**Stated goal:**
Return the whole listing exactly as it stands.

**Source excerpt:**
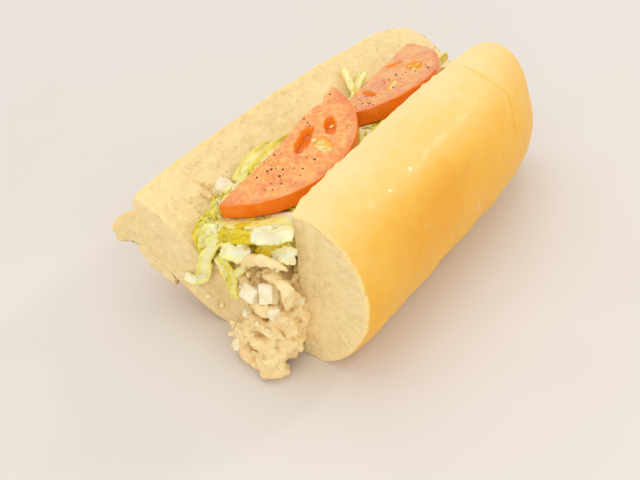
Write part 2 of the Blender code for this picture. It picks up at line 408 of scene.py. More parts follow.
def halfPoints(half, angle, depth, y):
    # angle runs 0 at the hinge to pi at the rim; depth is 0 on the crumb side, 1 on the crust
    hinge, rim = np.array(half["hinge"]), np.array(half["rim"])
    width = np.linalg.norm(rim - hinge)
    tall = tipShare(y, half["length"], half["rimTip"], half["rimBlunt"])
    thick = tipShare(y, half["length"], half["sideTip"], half["sideBlunt"])
    lean = half["drift"] * np.minimum(y / rollShape["leanWithin"], 1.0)
    up = np.stack([rim[0] + lean - hinge[0], np.full_like(y, rim[1] - hinge[1])], 1)
    up /= np.linalg.norm(up, axis=1)[:, None]
    out = np.stack([up[:, 1], -up[:, 0]], 1) * half["side"]
    wide = width + half["swell"] * np.sin(np.pi * np.clip(y / rollShape["swellWithin"], 0, 1)) ** 0.5
    squeezed = 1.0 - half["pinch"] * np.maximum(0.0, 1.0 - y / rollShape["pinchWithin"]) ** 2
    power = 2.0 / half["squareness"]
    c = np.cos(angle)
    v = 0.5 - 0.5 * np.sign(c) * np.abs(c) ** power
    u = half["thickness"] * np.maximum(np.sin(angle), 0.0) ** power * depth
    v = 0.5 + (v - 0.5) * tall + (1.0 - tall) * half["tipRises"]
    p = hinge + up * (v * wide * (0.5 + 0.5 * squeezed))[:, None] + out * (u * thick * squeezed)[:, None]
    flat = np.stack([p[:, 0], y, p[:, 1]], 1)
    (tall1, size1), (tall2, size2) = rollShape["broadLump"], rollShape["smallLump"]
    lump = tall1 * lumpsAt(flat, size1, half["seed"]) + tall2 * lumpsAt(flat, size2, half["seed"] + 3)
    p = p + out * (lump * tall)[:, None]
    yy = y + rollShape["cutSkew"] * np.minimum(p[:, 0], 0.0) * (1.0 - y / rollShape["length"])
    return np.stack([p[:, 0], yy, p[:, 1] - rollShape["pressed"]], 1), v, wide


def lumpsAt(points, size, seed):   # the same noise that shaped the CAD roll
    off = Vector((seed, seed * 0.7, -seed))
    return np.array([noise.noise(Vector(p) / size + off) for p in points])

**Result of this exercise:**
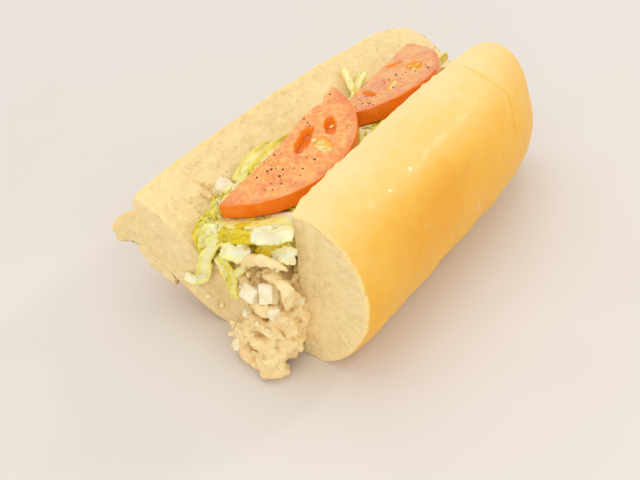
Write part 2 of the Blender code for this picture. It picks up at line 408 of scene.py. More parts follow.
def halfPoints(half, angle, depth, y):
    # angle runs 0 at the hinge to pi at the rim; depth is 0 on the crumb side, 1 on the crust
    hinge, rim = np.array(half["hinge"]), np.array(half["rim"])
    width = np.linalg.norm(rim - hinge)
    tall = tipShare(y, half["length"], half["rimTip"], half["rimBlunt"])
    thick = tipShare(y, half["length"], half["sideTip"], half["sideBlunt"])
    lean = half["drift"] * np.minimum(y / rollShape["leanWithin"], 1.0)
    up = np.stack([rim[0] + lean - hinge[0], np.full_like(y, rim[1] - hinge[1])], 1)
    up /= np.linalg.norm(up, axis=1)[:, None]
    out = np.stack([up[:, 1], -up[:, 0]], 1) * half["side"]
    wide = width + half["swell"] * np.sin(np.pi * np.clip(y / rollShape["swellWithin"], 0, 1)) ** 0.5
    squeezed = 1.0 - half["pinch"] * np.maximum(0.0, 1.0 - y / rollShape["pinchWithin"]) ** 2
    power = 2.0 / half["squareness"]
    c = np.cos(angle)
    v = 0.5 - 0.5 * np.sign(c) * np.abs(c) ** power
    u = half["thickness"] * np.maximum(np.sin(angle), 0.0) ** power * depth
    v = 0.5 + (v - 0.5) * tall + (1.0 - tall) * half["tipRises"]
    p = hinge + up * (v * wide * (0.5 + 0.5 * squeezed))[:, None] + out * (u * thick * squeezed)[:, None]
    flat = np.stack([p[:, 0], y, p[:, 1]], 1)
    (tall1, size1), (tall2, size2) = rollShape["broadLump"], rollShape["smallLump"]
    lump = tall1 * lumpsAt(flat, size1, half["seed"]) + tall2 * lumpsAt(flat, size2, half["seed"] + 3)
    p = p + out * (lump * tall)[:, None]
    yy = y + rollShape["cutSkew"] * np.minimum(p[:, 0], 0.0) * (1.0 - y / rollShape["length"])
    return np.stack([p[:, 0], yy, p[:, 1] - rollShape["pressed"]], 1), v, wide


def lumpsAt(points, size, seed):   # the same noise that shaped the CAD roll
    off = Vector((seed, seed * 0.7, -seed))
    return np.array([noise.noise(Vector(p) / size + off) for p in points])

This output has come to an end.